On August 26, 2019, Longondo was appointed Minister of Health within the Ilunga government, and took office on September 9, succeeding the interim minister Pierre Kangudia. When taking up his post, he announced that he wanted to strengthen the health system, solve the problem of the premium for doctors as well as want to put an end to the problem of fictitious workers.

As Minister of Health, he inherited the management of two major health crises: an Ebola epidemic, one of the most serious the country has known, as well as an epidemic of measles.

In October 2019, during a Russia-Africa summit in Sochi, he signed a cooperation agreement in the epidemiological field between the DRC and Russia with Anna Popova.

From March 2020, he manages the health crisis linked to the COVID-19 pandemic. Criticisms concerning the management of the resources allocated to the fight against the epidemic emerged in June 2020. Congolese microbiologist Jean-Jacques Muyembe of the INRB, which is in charge of the response, announced having received barely more than a million dollars, while the government had officially spent more than 27 million to fight against the epidemic. In a press release published on June 21, Eteni Longondo made public a report on the management of these funds by his ministry. The minister explained this delay by erroneous lists, which would have been inflated with the names of agents not participating in the response.

=== Accusations of embezzlement ===
In July 2020, Longondo was accused of embezzlement. On July 3, the deputy PPRD François Nzekuye denounced, in a written question, the “catastrophic management” of the ministry, and accused Longondo of having set up a system of kickbacks. He also suspected him of having circulated expired drugs. Eteni Longondo promised to explain himself to the deputies if he is officially seized.

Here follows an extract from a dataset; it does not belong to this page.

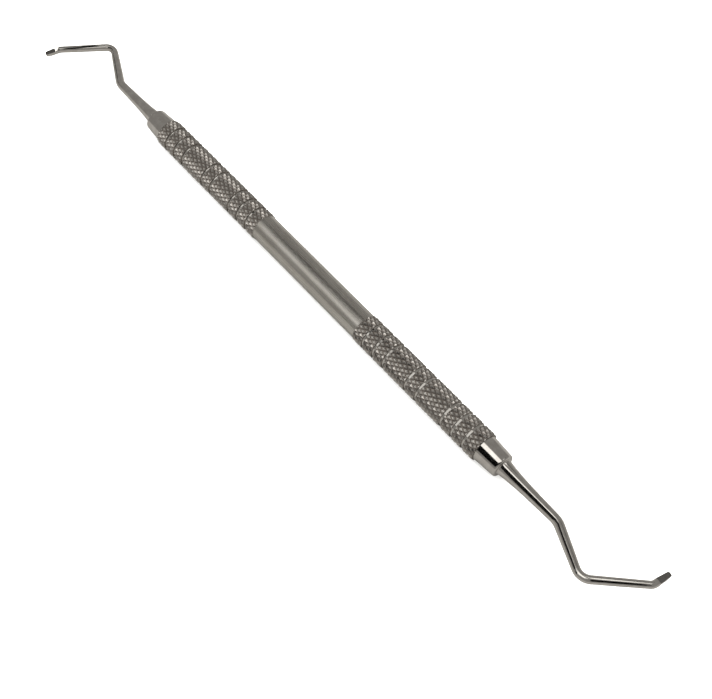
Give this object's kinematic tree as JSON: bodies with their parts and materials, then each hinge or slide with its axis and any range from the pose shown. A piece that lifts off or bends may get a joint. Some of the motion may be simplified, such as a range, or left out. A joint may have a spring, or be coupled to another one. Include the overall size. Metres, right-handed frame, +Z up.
{
  "type": "hand scaler",
  "caption": "Double-ended stainless dental hand scaler: hollow knurled handle with a smooth waist, tapered collars and S-bent shanks ending in short ground blades.",
  "frame": {"origin": "on the plane the instrument lies on, directly below the middle of the handle", "axes": "+X along the handle towards the near working end, +Z up, +Y across, the way the near blade points; the far end is the near one turned half a turn about Z, with its blade shorter and bent less"},
  "size_m": [0.1768, 0.016, 0.0063],
  "materials": {
    "satin_steel": "satin, with cut knurling",
    "polished_steel": "bright polished"
  },
  "bodies": {
    "root": {"grip_tube": "satin_steel", "collar_far": "polished_steel", "collar_near": "polished_steel", "working_end_far": "polished_steel", "working_end_near": "polished_steel"}
  },
  "joints": []
}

On July 7, a confidential report to the Prime Minister leaked on social networks, in which he was questioned by his vice-minister Albert M'Peti Biyombo (member of the FCC, pro-Kabila coalition). The latter denounced "mafia networks" within his ministry, which would have misappropriated the funds allocated to the fight against COVID-19, and accused the minister and other members of the government of bribery when awarding contracts. Jules Alingete Key, Inspector General of Finance, then launched an audit at the ministry. In response to these accusations, Eteni Longondo announced an intention to file a complaint against X for defamation. Doctors subsequently demonstrated to demand the resignation of the minister, accusing him of "embezzlement"

On August 27, 2021, Eteni Longondo was placed under a provisional arrest warrant, following a hearing at the public prosecutor's office at the Court of Cassation in Kinshasa.

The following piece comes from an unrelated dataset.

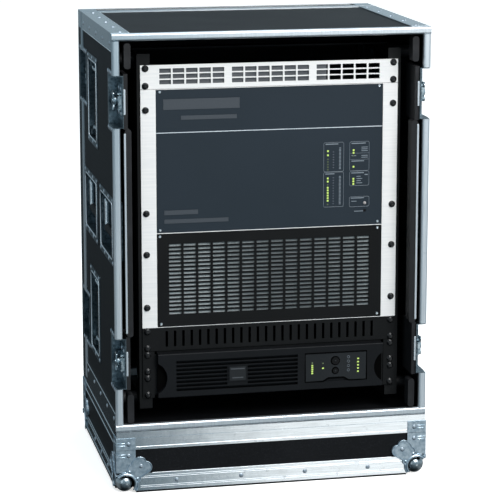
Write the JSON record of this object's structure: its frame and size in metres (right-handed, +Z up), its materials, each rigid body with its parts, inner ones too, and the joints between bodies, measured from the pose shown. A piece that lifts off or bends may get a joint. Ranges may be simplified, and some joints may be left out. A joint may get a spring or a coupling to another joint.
{
  "type": "flight-cased equipment rack",
  "caption": "Road case on a plinth, front lid off, holding rack units: vent panels, a processing rack with a fascia and air grille, and a rack UPS.",
  "frame": {"origin": "on the floor under the middle of the case", "axes": "+Z up, -Y out of the open rack front, +X to the right as seen from the front"},
  "size_m": [0.5952, 0.4552, 0.8534],
  "materials": {
    "laminate": "black phenolic laminate on plywood",
    "edge_aluminium": "satin extruded",
    "zinc_hardware": "zinc plated",
    "bail_steel": "zinc plated with a black grip",
    "latch_steel": "zinc plated",
    "button_plastic": "satin",
    "fan_plastic": "matte",
    "black_rubber": "matte",
    "black_steel": "black powder coat",
    "silver_panel": "satin silver",
    "fascia_paint": "satin blue-grey",
    "filter_foam": "open foam",
    "circuit_board": "solder resist",
    "module_case": "plated module of mixed parts",
    "bezel_plastic": "textured",
    "panel_plastic": "satin",
    "battery_plastic": "moulded",
    "green_lens": "lit lens"
  },
  "bodies": {
    "case": {"ball_corners": "zinc_hardware", "base_panels": "laminate", "core_chassis": "black_steel", "core_ears": "silver_panel", "core_fascia": "fascia_paint", "core_grille": "black_steel", "corner_braces": "zinc_hardware", "edge_bars": "edge_aluminium", "edge_trim": "black_rubber", "fan_frames": "fan_plastic", "front_rim": "edge_aluminium", "grille_filter": "filter_foam", "handle_dishes": "zinc_hardware", "indicator_lenses": "green_lens", "latch_dishes": "zinc_hardware", "latch_plates": "zinc_hardware", "lower_vent_panel": "black_steel", "power_modules": "module_case", "processor_cards": "circuit_board", "rack_frame": "black_steel", "rack_screws": "black_steel", "rear_lid": "laminate", "rear_rims": "edge_aluminium", "rivets": "zinc_hardware", "shock_mounts": "black_rubber", "side_panels": "laminate", "top_panel": "laminate", "top_vent_panel": "silver_panel", "ups_battery": "battery_plastic", "ups_bezel": "bezel_plastic", "ups_chassis": "black_steel", "ups_display_panel": "panel_plastic"},
    "left_front_bail": {"left_front_bail": "bail_steel"},
    "left_rear_bail": {"left_rear_bail": "bail_steel"},
    "left_upper_bail": {"left_upper_bail": "bail_steel"},
    "left_lower_bail": {"left_lower_bail": "bail_steel"},
    "left_front_upper_wing": {"left_front_upper_wing": "latch_steel"},
    "left_front_upper_hook": {"left_front_upper_hook": "latch_steel"},
    "left_front_lower_wing": {"left_front_lower_wing": "latch_steel"},
    "left_front_lower_hook": {"left_front_lower_hook": "latch_steel"},
    "left_rear_upper_wing": {"left_rear_upper_wing": "latch_steel"},
    "left_rear_upper_hook": {"left_rear_upper_hook": "latch_steel"},
    "left_rear_lower_wing": {"left_rear_lower_wing": "latch_steel"},
    "left_rear_lower_hook": {"left_rear_lower_hook": "latch_steel"},
    "right_front_bail": {"right_front_bail": "bail_steel"},
    "right_rear_bail": {"right_rear_bail": "bail_steel"},
    "right_upper_bail": {"right_upper_bail": "bail_steel"},
    "right_lower_bail": {"right_lower_bail": "bail_steel"},
    "right_front_upper_wing": {"right_front_upper_wing": "latch_steel"},
    "right_front_upper_hook": {"right_front_upper_hook": "latch_steel"},
    "right_front_lower_wing": {"right_front_lower_wing": "latch_steel"},
    "right_front_lower_hook": {"right_front_lower_hook": "latch_steel"},
    "right_rear_upper_wing": {"right_rear_upper_wing": "latch_steel"},
    "right_rear_upper_hook": {"right_rear_upper_hook": "latch_steel"},
    "right_rear_lower_wing": {"right_rear_lower_wing": "latch_steel"},
    "right_rear_lower_hook": {"right_rear_lower_hook": "latch_steel"},
    "ups_upper_button": {"ups_upper_button": "button_plastic"},
    "ups_lower_button": {"ups_lower_button": "button_plastic"},
    "left_fan_rotor": {"left_fan_rotor": "fan_plastic"},
    "right_fan_rotor": {"right_fan_rotor": "fan_plastic"}
  },
  "joints": [
    {"name": "left_front_handle_lift", "type": "hinge", "parent": "case", "child": "left_front_bail", "pos_m": [-0.285, -0.125, 0.524], "axis": [0, 1, 0], "range_deg": [0, 90], "stiffness_Nm_per_rad": 0.3, "springref_deg": -25.78},
    {"name": "left_rear_handle_lift", "type": "hinge", "parent": "case", "child": "left_rear_bail", "pos_m": [-0.285, 0.078, 0.524], "axis": [0, 1, 0], "range_deg": [0, 90], "stiffness_Nm_per_rad": 0.3, "springref_deg": -25.78},
    {"name": "left_upper_handle_lift", "type": "hinge", "parent": "case", "child": "left_upper_bail", "pos_m": [-0.285, 0.077, 0.697], "axis": [0, 0, -1], "range_deg": [0, 90], "stiffness_Nm_per_rad": 0.3, "springref_deg": -25.78},
    {"name": "left_lower_handle_lift", "type": "hinge", "parent": "case", "child": "left_lower_bail", "pos_m": [-0.285, 0.077, 0.28], "axis": [0, 0, -1], "range_deg": [0, 90], "stiffness_Nm_per_rad": 0.3, "springref_deg": -25.78},
    {"name": "left_front_upper_wing_turn", "type": "hinge", "parent": "case", "child": "left_front_upper_wing", "pos_m": [-0.292, -0.197, 0.729], "axis": [-1, 0, 0], "range_deg": [0, 180]},
    {"name": "left_front_upper_hook_slide", "type": "slide", "parent": "case", "child": "left_front_upper_hook", "axis": [0, -1, 0], "range_m": [0, 0.009]},
    {"name": "left_front_lower_wing_turn", "type": "hinge", "parent": "case", "child": "left_front_lower_wing", "pos_m": [-0.292, -0.197, 0.246], "axis": [-1, 0, 0], "range_deg": [0, 180]},
    {"name": "left_front_lower_hook_slide", "type": "slide", "parent": "case", "child": "left_front_lower_hook", "axis": [0, -1, 0], "range_m": [0, 0.009]},
    {"name": "left_rear_upper_wing_turn", "type": "hinge", "parent": "case", "child": "left_rear_upper_wing", "pos_m": [-0.292, 0.149, 0.729], "axis": [-1, 0, 0], "range_deg": [0, 180]},
    {"name": "left_rear_upper_hook_slide", "type": "slide", "parent": "case", "child": "left_rear_upper_hook", "axis": [0, 1, 0], "range_m": [0, 0.009]},
    {"name": "left_rear_lower_wing_turn", "type": "hinge", "parent": "case", "child": "left_rear_lower_wing", "pos_m": [-0.292, 0.149, 0.246], "axis": [-1, 0, 0], "range_deg": [0, 180]},
    {"name": "left_rear_lower_hook_slide", "type": "slide", "parent": "case", "child": "left_rear_lower_hook", "axis": [0, 1, 0], "range_m": [0, 0.009]},
    {"name": "right_front_handle_lift", "type": "hinge", "parent": "case", "child": "right_front_bail", "pos_m": [0.285, -0.125, 0.524], "axis": [0, -1, 0], "range_deg": [0, 90], "stiffness_Nm_per_rad": 0.3, "springref_deg": -25.78},
    {"name": "right_rear_handle_lift", "type": "hinge", "parent": "case", "child": "right_rear_bail", "pos_m": [0.285, 0.078, 0.524], "axis": [0, -1, 0], "range_deg": [0, 90], "stiffness_Nm_per_rad": 0.3, "springref_deg": -25.78},
    {"name": "right_upper_handle_lift", "type": "hinge", "parent": "case", "child": "right_upper_bail", "pos_m": [0.285, 0.077, 0.697], "axis": [0, 0, 1], "range_deg": [0, 90], "stiffness_Nm_per_rad": 0.3, "springref_deg": -25.78},
    {"name": "right_lower_handle_lift", "type": "hinge", "parent": "case", "child": "right_lower_bail", "pos_m": [0.285, 0.077, 0.28], "axis": [0, 0, 1], "range_deg": [0, 90], "stiffness_Nm_per_rad": 0.3, "springref_deg": -25.78},
    {"name": "right_front_upper_wing_turn", "type": "hinge", "parent": "case", "child": "right_front_upper_wing", "pos_m": [0.292, -0.197, 0.729], "axis": [1, 0, 0], "range_deg": [0, 180]},
    {"name": "right_front_upper_hook_slide", "type": "slide", "parent": "case", "child": "right_front_upper_hook", "axis": [0, -1, 0], "range_m": [0, 0.009]},
    {"name": "right_front_lower_wing_turn", "type": "hinge", "parent": "case", "child": "right_front_lower_wing", "pos_m": [0.292, -0.197, 0.246], "axis": [1, 0, 0], "range_deg": [0, 180]},
    {"name": "right_front_lower_hook_slide", "type": "slide", "parent": "case", "child": "right_front_lower_hook", "axis": [0, -1, 0], "range_m": [0, 0.009]},
    {"name": "right_rear_upper_wing_turn", "type": "hinge", "parent": "case", "child": "right_rear_upper_wing", "pos_m": [0.292, 0.149, 0.729], "axis": [1, 0, 0], "range_deg": [0, 180]},
    {"name": "right_rear_upper_hook_slide", "type": "slide", "parent": "case", "child": "right_rear_upper_hook", "axis": [0, 1, 0], "range_m": [0, 0.009]},
    {"name": "right_rear_lower_wing_turn", "type": "hinge", "parent": "case", "child": "right_rear_lower_wing", "pos_m": [0.292, 0.149, 0.246], "axis": [1, 0, 0], "range_deg": [0, 180]},
    {"name": "right_rear_lower_hook_slide", "type": "slide", "parent": "case", "child": "right_rear_lower_hook", "axis": [0, 1, 0], "range_m": [0, 0.009]},
    {"name": "ups_upper_button_press", "type": "slide", "parent": "case", "child": "ups_upper_button", "axis": [0, 1, 0], "range_m": [0, 0.002], "stiffness_N_per_m": 300, "springref_m": -0.001},
    {"name": "ups_lower_button_press", "type": "slide", "parent": "case", "child": "ups_lower_button", "axis": [0, 1, 0], "range_m": [0, 0.002], "stiffness_N_per_m": 300, "springref_m": -0.001},
    {"name": "left_fan_spin", "type": "hinge", "parent": "case", "child": "left_fan_rotor", "pos_m": [-0.081, -0.1515, 0.36305], "axis": [0, 1, 0], "continuous": true},
    {"name": "right_fan_spin", "type": "hinge", "parent": "case", "child": "right_fan_rotor", "pos_m": [0.089, -0.1515, 0.36305], "axis": [0, 1, 0], "continuous": true}
  ],
  "couplings": [
    {"joint": "left_front_upper_wing_turn", "follows": "left_front_upper_hook_slide", "rad_per_m": 349.06},
    {"joint": "left_front_lower_wing_turn", "follows": "left_front_lower_hook_slide", "rad_per_m": 349.06},
    {"joint": "left_rear_upper_wing_turn", "follows": "left_rear_upper_hook_slide", "rad_per_m": 349.06},
    {"joint": "left_rear_lower_wing_turn", "follows": "left_rear_lower_hook_slide", "rad_per_m": 349.06},
    {"joint": "right_front_upper_wing_turn", "follows": "right_front_upper_hook_slide", "rad_per_m": 349.06},
    {"joint": "right_front_lower_wing_turn", "follows": "right_front_lower_hook_slide", "rad_per_m": 349.06},
    {"joint": "right_rear_upper_wing_turn", "follows": "right_rear_upper_hook_slide", "rad_per_m": 349.06},
    {"joint": "right_rear_lower_wing_turn", "follows": "right_rear_lower_hook_slide", "rad_per_m": 349.06}
  ]
}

On August 31, 2021, Eteni Longondo was released on bail during a hearing before the council chamber of the Kinshasa Gombe tribunal de grande instance. This was granted to him after a two-week deliberation.

=== Acquittal of accusations of embezzlement ===
On June 7, 2023, Longondo was acquitted by the Court of Cassation. It was concluded by them that there was no incriminating evidence of the COVID funds fraud.

=== Parliament Member for Ikela ===
In December 2023, as a part of the UDPS political party, he was elected as the deputy of the Ikela Territory in the Tshuapa province.

In 2024, he opposed the leadership of Augustin Kabuya, Secretary General at the head of the UDPS, whom he accused of mismanagement, thus creating conflict within the presidential party. He wrote public a letter to the party in June of that year to request a reorganization of the party. On July 8, 2024, he organized a press conference where he called for the convening of congress and the suspension of the party's activities. He was supported in this initiative by around thirty national secretaries, who wrote a joint press release on July 11, demanding the dismissal of the Secretary General. Augustin Kabuya, criticized Eteni Longondo's initiative during various meetings, believing that the critique would be used by enemies of the President in order to intentionally sow chaos in his party.